Jul 7, 2011  •  Post A Comment

A tabloid paper owned by Rupert Murdoch’s News Corp., one of the most widely circulated newspapers in the world, will shut down after a final edition this Sunday, The New York Times reports.

The News of the World, which is based in London, is embroiled in a widening telephone-hacking scandal, which has seen advertisers abandon the publication. It will publish a final edition Sunday without ads, and then will shut down, the story reports.

James Murdoch, the son of Rupert Murdoch, issued a statement in which he acknowledged “serious problems” and “repeated wrongdoing” at the paper.

“Wrongdoers turned a good newsroom bad and this was not fully understood or adequately pursued,” James Murdoch said. He added that the newspaper and its parent company, News International, “failed to get to the bottom of repeated wrongdoing that occurred without conscience or legitimate purpose” and “wrongly maintained that these issues were confined to one reporter. We have now voluntarily given evidence to the police that I believe will prove that this was untrue and those who acted wrongly will have to face the consequences.”

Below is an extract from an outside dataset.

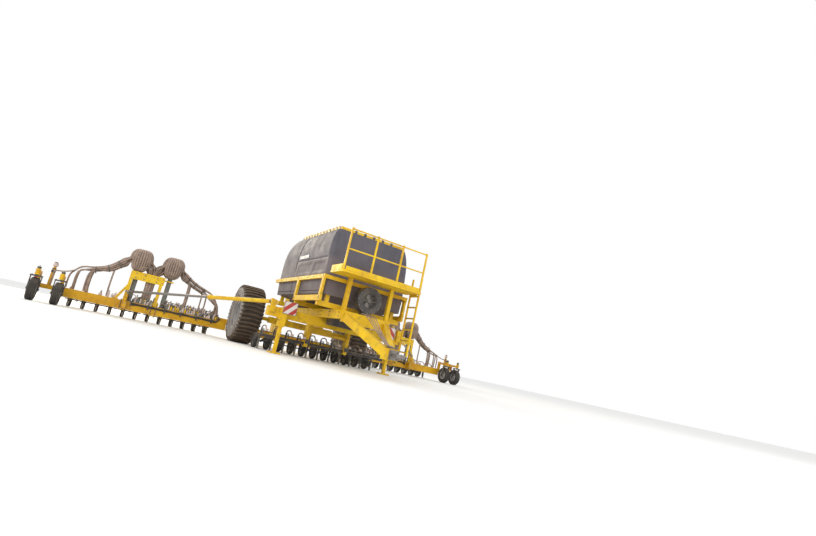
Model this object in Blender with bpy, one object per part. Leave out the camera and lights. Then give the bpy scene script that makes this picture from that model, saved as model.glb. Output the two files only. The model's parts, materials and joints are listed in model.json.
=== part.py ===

The Times piece reported: “The broad and apologetic statement — delivered so suddenly that News of the World was still advertising a subscription deal on its website — underscored the damage to News Corp., Rubert Murdoch’s vast and powerful media company, from allegations that one of its papers, News of the World, was involved in hacking cellphones belonging to not only a 13-year-old murder victim but also relatives of fallen soldiers in Iraq and Afghanistan and that it paid police bribes amounting to tens of thousands of dollars for information.”

2 Comments

  1. Better to sacrifice a marginal profit maker and tell the world how “responsible” you are for acting swiftly than to get the big profit maker, BSkyB taken away.
    I’d be willing to take a bet on this.

  2. I am praying that this is the first of the Murdoch cards to fall. It couldn’t happen to a more deserving company.